In order to compute a count that reflects the current state of the ecosystem we only count the highest release of each package. Here ‘highest’ is determined by the order defined by semantic versioning or the system equivalent. So our query will first filter the set of all available package versions to just the highest release per version. This can be achieved by making use of the VersionInfo column in the PackageVersions table. This column contains information extracted from the version string, allowing us to know which versions are releases and the position of each version in the ordered list of all versions for the corresponding package.
DECLARE
Sys STRING DEFAULT 'CARGO';
SELECT
Name,
Version,
FROM (
SELECT
Name,
Version,
ROW_NUMBER()
OVER (PARTITION BY
Name
ORDER BY
VersionInfo.Ordinal DESC) AS RowNumber
FROM
`bigquery-public-data.deps_dev_v1.PackageVersionsLatest`
WHERE
System = Sys
AND VersionInfo.IsRelease)
WHERE RowNumber = 1;
We will count how many of these ‘highest release’ versions depend on each version available. This can be achieved by using the Dependencies table which contains a relation between pairs of package versions, representing the transitive closure of each dependency graph.
DECLARE
Sys STRING DEFAULT 'CARGO';
WITH
HighestReleases AS (
SELECT
Name,
Version,
FROM (
SELECT
Name,
Version,
ROW_NUMBER()
OVER (PARTITION BY
Name
ORDER BY
VersionInfo.Ordinal DESC) AS RowNumber
FROM
`bigquery-public-data.deps_dev_v1.PackageVersionsLatest`
WHERE
System = Sys
AND VersionInfo.IsRelease)
WHERE RowNumber = 1)
SELECT
D.Dependency.Name,
D.Dependency.Version,
COUNT(*) AS NDependents
FROM
`bigquery-public-data.deps_dev_v1.DependenciesLatest` AS D
JOIN
HighestReleases AS H
USING
(Name, Version)
WHERE
D.System = Sys
GROUP BY
D.Dependency.Name,
D.Dependency.Version
ORDER BY
NDependents DESC
LIMIT
10;
Schema
This section describes the schema used for the tables and views in the dataset.
Advisories
This table stores information about security advisories related to packages from any of npm, Go, Maven, PyPI, Cargo and NuGet. Each row represents a single advisory and can be identified by Source and SourceID.

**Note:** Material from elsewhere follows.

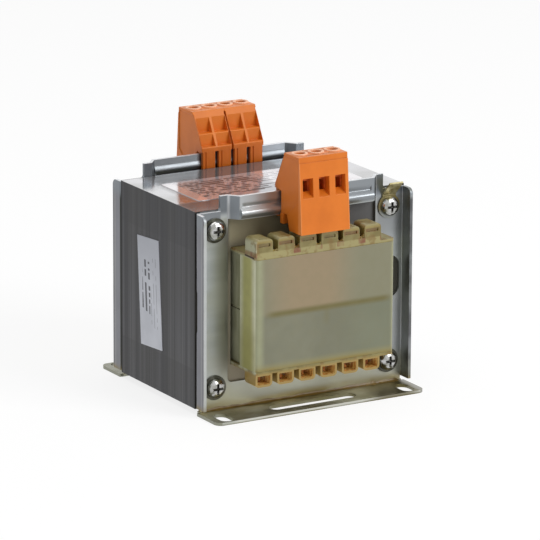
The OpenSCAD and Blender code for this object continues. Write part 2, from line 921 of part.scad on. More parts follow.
// Blade with a ring round the upper right core screw, its free end folded out by 45 degrees
module earth_tab() {
    middle = sheet + washer_t / 2;
    fold_z = hole_high + washer_d / 2;
    reach = tab_len * sqrt(0.5);
    color([0.72, 0.62, 0.32])
        difference() {
            union() {
                translate([hole_x, -head_y, hole_high]) rotate([-90, 0, 0])
                    cylinder(h = washer_t, d = washer_d, $fn = 48);
                along_x(hole_x - tab_w / 2, hole_x + tab_w / 2)
                    polygon(strip([
                        [middle, hole_high], [middle, fold_z], [middle + reach, fold_z + reach]
                    ], washer_t));
            }
            translate([hole_x, -head_y - 1, hole_high]) rotate([-90, 0, 0])
                cylinder(h = washer_t + 2, d = screw_d + 2 * fit, $fn = 48);
        }
}

// ---------- labels ----------

module rating_plate() {
    color([0.80, 0.80, 0.80])
        translate([0, 0, core_top]) linear_extrude(foil_t) centred([plate_len, plate_w], 1.5);
}

module side_label() {
    label_y = 6.2;
    label_z = core_lift + core_h / 2 - 1;
    color([0.78, 0.79, 0.79])
        translate([-core_w / 2 - foil_t, label_y, label_z])
            rotate([-label_slant, 0, 0])
                translate([0, -label_w / 2, -label_h / 2]) cube([foil_t, label_w, label_h]);
}

e_laminations();
i_laminations();
front_bracket();
back_bracket();
coil_former();
upper_winding();
lower_winding();
upper_wrap();
lower_wrap();
front_coil_cover();
back_coil_cover();
solder_pins();
terminal_block_front();
terminal_block_back_left();
terminal_block_back_right();
clamp_cages();
clamp_screws();
contact_tails();
lead_wires();
core_screws();
head_washers();
nut_washers();
nuts();
earth_tab();
rating_plate();
side_label();
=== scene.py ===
# %% [markdown]
# # Laminated chassis transformer
# A mains transformer stands on two folded brackets. Its stack of dark steel sheets carries a
# coil in a moulded former, and orange terminal blocks are clipped to the bracket rails. The
# solid parts arrive exact, from the part's own model, so this lesson is about finishes: zinc
# plate, varnished steel, mouldings soaked in varnish, and the small soft shapes that varnish
# leaves behind. Everything is in metres, with Z up and the feet on Z = 0.

# %% Load the solid parts
import math

import bmesh
import bpy
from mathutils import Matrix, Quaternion, Vector


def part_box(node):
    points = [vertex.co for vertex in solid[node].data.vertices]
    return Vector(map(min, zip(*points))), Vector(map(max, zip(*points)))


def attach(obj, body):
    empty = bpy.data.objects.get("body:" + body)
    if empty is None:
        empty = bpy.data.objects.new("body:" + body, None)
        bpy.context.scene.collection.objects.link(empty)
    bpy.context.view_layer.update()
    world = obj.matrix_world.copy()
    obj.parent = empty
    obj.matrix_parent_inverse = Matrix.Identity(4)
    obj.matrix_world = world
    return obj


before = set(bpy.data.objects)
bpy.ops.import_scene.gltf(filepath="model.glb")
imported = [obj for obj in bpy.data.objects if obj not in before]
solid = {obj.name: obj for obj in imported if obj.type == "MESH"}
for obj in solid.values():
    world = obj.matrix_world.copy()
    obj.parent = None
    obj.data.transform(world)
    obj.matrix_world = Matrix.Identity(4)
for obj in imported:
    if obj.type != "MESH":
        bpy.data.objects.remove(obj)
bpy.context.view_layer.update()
MM = 0.001

# %% [markdown]
# ## Camera
# A long lens far away keeps the upright edges nearly parallel. The camera is placed by its
# bearing and height angle round a point inside the object, because those are the numbers that
# one would change to walk round it. A small lens shift puts the object where it belongs in the
# frame without turning the camera.

# %% Camera
AIM = Vector((0, 0, 45 * MM))
BEARING = math.radians(-30.55)
HEIGHT_ANGLE = math.radians(15.05)
LEAN = math.radians(0.25)
DISTANCE = 1822 * MM
FOCAL_LENGTH, SENSOR_WIDTH = 302, 36
SHIFT = (0.015, 0.004)

to_camera = Vector((
    math.sin(BEARING) * math.cos(HEIGHT_ANGLE),
    -math.cos(BEARING) * math.cos(HEIGHT_ANGLE),
    math.sin(HEIGHT_ANGLE),
))
lens = bpy.data.cameras.new("long_lens")
lens.sensor_width = SENSOR_WIDTH
lens.lens = FOCAL_LENGTH
lens.shift_x, lens.shift_y = SHIFT
lens.clip_start, lens.clip_end = 0.1, 20
camera = bpy.data.objects.new("camera", lens)
camera.location = AIM + DISTANCE * to_camera
camera.rotation_mode = "QUATERNION"
camera.rotation_quaternion = (-to_camera).to_track_quat("-Z", "Y") @ Quaternion((0, 0, 1), LEAN)
bpy.context.collection.objects.link(camera)
bpy.context.scene.camera = camera
print("camera at", tuple(round(c, 3) for c in camera.location))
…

- SnapshotAt: TIMESTAMP (REQUIRED)
- When this row was exported.
- Source: STRING (REQUIRED)
- The upstream source of this advisory, example values include 'GHSA', 'NSWG' and 'OSV'.
- SourceID: STRING (REQUIRED)
- The id of this advisory within its upstream source.
- SourceURL: STRING (REQUIRED)
- A link to this advisory in its upstream source.
- Title: STRING
- Brief human-readable description of the advisory.
- Description: STRING
- A description of the advisory.
- ReferenceURLs: STRING (REPEATED)
- URLs that elaborate on an advisory: longer descriptions, corroborating evidence, patches, issue trackers, release notes and so on.
- CVSS3Score: NUMERIC
- A numeric measure of severity according to the CVSS3 spec. The measure ranges from 0-10 and is to 1 decimal place.
- Severity: STRING
- A discrete scale of the severity, derived from the CVSS3Score. Example values include 'NONE', 'LOW', 'MEDIUM', 'HIGH', 'CRITICAL', 'UNKNOWN'.
- GitHubSeverity: STRING
- The severity of this advisory as determined by GitHub. Example values include 'LOW', 'MODERATE', 'HIGH', 'CRITICAL', 'UNKNOWN'.
- Disclosed: TIMESTAMP
- The time at which this advisory was publicly disclosed.
- Aliases: STRING (REPEATED)
- Other identifiers used for the advisory, including CVEs.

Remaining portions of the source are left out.